**What you have to do:** In the listing below, locate the line that contains "Write part 4" and the line that contains "0)), worm_shape(), knob_shape()]". Restate word for word those two lines and every line between them, and nothing else.

**Input rows:**
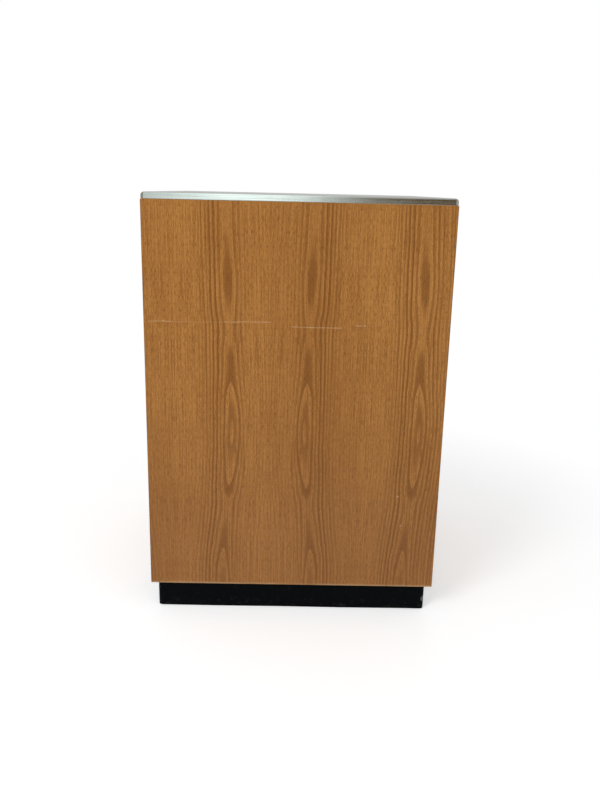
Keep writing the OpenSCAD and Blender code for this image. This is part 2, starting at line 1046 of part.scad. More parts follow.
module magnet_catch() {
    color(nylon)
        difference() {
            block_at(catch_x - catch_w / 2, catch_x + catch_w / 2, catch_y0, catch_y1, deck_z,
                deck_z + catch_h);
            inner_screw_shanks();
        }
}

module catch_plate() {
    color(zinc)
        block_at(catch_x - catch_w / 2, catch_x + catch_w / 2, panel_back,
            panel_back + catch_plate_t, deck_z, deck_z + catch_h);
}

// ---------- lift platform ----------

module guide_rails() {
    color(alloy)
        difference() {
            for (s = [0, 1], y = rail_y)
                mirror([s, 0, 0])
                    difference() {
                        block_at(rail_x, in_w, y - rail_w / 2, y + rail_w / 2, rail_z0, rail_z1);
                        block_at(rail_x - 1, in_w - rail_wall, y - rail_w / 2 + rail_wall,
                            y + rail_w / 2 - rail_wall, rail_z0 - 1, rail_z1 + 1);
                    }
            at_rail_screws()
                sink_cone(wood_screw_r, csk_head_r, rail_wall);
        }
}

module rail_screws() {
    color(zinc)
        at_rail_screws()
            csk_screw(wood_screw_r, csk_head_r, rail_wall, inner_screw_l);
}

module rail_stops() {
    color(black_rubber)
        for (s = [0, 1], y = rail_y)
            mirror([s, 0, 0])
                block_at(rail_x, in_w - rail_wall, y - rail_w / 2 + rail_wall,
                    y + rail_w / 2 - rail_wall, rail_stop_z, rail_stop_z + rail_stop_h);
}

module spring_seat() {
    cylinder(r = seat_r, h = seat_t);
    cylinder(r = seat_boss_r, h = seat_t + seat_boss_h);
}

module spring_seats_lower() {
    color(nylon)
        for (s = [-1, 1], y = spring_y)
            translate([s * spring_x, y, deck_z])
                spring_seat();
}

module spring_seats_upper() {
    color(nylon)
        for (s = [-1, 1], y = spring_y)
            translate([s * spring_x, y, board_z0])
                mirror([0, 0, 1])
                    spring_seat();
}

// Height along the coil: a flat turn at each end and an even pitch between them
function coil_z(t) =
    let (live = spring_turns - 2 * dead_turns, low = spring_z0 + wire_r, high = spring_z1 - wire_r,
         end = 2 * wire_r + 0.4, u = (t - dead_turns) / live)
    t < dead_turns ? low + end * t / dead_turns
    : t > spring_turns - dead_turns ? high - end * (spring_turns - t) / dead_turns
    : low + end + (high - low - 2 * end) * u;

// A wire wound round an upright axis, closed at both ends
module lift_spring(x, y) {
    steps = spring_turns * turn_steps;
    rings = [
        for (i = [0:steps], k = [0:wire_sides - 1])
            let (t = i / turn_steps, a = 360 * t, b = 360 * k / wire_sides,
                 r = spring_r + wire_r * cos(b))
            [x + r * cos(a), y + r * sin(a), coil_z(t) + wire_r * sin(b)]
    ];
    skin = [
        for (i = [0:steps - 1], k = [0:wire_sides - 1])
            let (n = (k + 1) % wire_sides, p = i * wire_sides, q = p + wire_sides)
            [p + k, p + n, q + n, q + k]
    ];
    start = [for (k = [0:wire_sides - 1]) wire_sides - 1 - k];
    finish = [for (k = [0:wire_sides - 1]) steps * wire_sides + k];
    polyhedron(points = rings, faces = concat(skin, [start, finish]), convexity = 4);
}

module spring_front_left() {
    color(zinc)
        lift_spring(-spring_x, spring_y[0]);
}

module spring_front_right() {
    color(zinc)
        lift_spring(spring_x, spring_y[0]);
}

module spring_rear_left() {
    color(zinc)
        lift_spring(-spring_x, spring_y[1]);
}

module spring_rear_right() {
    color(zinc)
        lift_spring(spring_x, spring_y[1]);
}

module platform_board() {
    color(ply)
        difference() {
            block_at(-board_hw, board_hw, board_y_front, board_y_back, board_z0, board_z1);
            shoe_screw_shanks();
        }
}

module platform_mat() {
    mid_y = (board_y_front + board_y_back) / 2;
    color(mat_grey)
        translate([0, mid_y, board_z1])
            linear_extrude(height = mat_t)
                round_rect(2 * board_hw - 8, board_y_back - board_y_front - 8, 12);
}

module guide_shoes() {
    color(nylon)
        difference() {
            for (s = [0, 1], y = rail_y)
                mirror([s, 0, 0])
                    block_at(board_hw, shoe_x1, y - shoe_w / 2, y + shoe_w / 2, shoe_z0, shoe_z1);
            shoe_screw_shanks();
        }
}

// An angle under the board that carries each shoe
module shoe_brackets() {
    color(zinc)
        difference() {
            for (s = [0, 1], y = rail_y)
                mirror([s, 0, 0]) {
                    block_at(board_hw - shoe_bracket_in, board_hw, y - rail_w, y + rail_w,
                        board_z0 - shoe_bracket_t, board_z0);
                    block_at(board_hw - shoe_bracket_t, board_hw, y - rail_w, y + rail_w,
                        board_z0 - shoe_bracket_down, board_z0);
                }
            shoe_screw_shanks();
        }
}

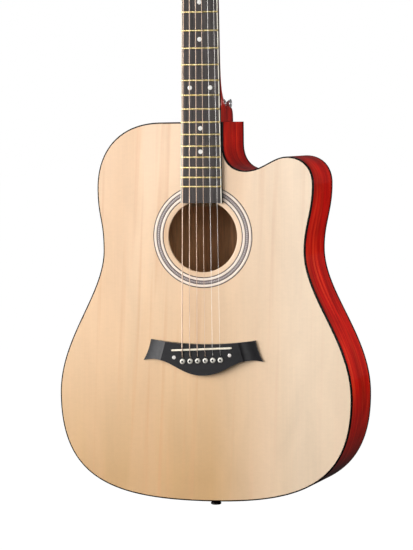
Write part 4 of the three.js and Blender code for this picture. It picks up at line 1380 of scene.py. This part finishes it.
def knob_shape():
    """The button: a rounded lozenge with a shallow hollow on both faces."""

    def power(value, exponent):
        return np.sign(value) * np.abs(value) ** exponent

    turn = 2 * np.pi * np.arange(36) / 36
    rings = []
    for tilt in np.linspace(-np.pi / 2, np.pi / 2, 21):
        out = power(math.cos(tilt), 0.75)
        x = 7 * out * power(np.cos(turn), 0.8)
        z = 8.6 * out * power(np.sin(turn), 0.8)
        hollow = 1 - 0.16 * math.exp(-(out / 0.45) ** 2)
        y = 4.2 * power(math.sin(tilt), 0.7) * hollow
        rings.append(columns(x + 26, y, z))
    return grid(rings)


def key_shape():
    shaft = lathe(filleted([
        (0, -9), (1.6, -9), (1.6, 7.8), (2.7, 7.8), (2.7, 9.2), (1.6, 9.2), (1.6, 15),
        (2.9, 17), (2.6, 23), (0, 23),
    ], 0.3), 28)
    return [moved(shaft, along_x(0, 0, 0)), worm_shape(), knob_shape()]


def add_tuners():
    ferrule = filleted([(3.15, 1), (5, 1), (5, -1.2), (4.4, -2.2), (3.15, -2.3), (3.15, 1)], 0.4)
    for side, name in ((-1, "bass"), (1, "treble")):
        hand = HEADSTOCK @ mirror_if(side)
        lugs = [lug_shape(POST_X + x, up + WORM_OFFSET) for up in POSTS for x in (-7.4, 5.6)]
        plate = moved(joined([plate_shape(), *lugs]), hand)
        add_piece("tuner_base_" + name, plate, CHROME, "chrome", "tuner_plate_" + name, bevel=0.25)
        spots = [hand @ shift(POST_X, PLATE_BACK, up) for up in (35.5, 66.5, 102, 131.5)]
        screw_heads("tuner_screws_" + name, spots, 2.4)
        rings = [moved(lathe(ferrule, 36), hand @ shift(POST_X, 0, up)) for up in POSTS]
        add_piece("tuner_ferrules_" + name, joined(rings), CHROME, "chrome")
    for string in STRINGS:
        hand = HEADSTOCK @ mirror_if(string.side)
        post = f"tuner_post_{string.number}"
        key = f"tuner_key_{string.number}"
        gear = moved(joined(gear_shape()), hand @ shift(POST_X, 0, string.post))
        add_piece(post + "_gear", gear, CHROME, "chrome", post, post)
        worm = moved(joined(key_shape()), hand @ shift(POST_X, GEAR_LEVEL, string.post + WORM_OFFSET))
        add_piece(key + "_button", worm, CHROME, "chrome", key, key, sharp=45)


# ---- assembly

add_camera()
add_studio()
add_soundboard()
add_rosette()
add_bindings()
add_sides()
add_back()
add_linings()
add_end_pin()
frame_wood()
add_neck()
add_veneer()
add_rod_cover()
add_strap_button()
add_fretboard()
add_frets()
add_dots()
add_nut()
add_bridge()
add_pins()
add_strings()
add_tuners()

**Task solution:**
Write part 4 of the three.js and Blender code for this picture. It picks up at line 1380 of scene.py. This part finishes it.
def knob_shape():
    """The button: a rounded lozenge with a shallow hollow on both faces."""

    def power(value, exponent):
        return np.sign(value) * np.abs(value) ** exponent

    turn = 2 * np.pi * np.arange(36) / 36
    rings = []
    for tilt in np.linspace(-np.pi / 2, np.pi / 2, 21):
        out = power(math.cos(tilt), 0.75)
        x = 7 * out * power(np.cos(turn), 0.8)
        z = 8.6 * out * power(np.sin(turn), 0.8)
        hollow = 1 - 0.16 * math.exp(-(out / 0.45) ** 2)
        y = 4.2 * power(math.sin(tilt), 0.7) * hollow
        rings.append(columns(x + 26, y, z))
    return grid(rings)


def key_shape():
    shaft = lathe(filleted([
        (0, -9), (1.6, -9), (1.6, 7.8), (2.7, 7.8), (2.7, 9.2), (1.6, 9.2), (1.6, 15),
        (2.9, 17), (2.6, 23), (0, 23),
    ], 0.3), 28)
    return [moved(shaft, along_x(0, 0, 0)), worm_shape(), knob_shape()]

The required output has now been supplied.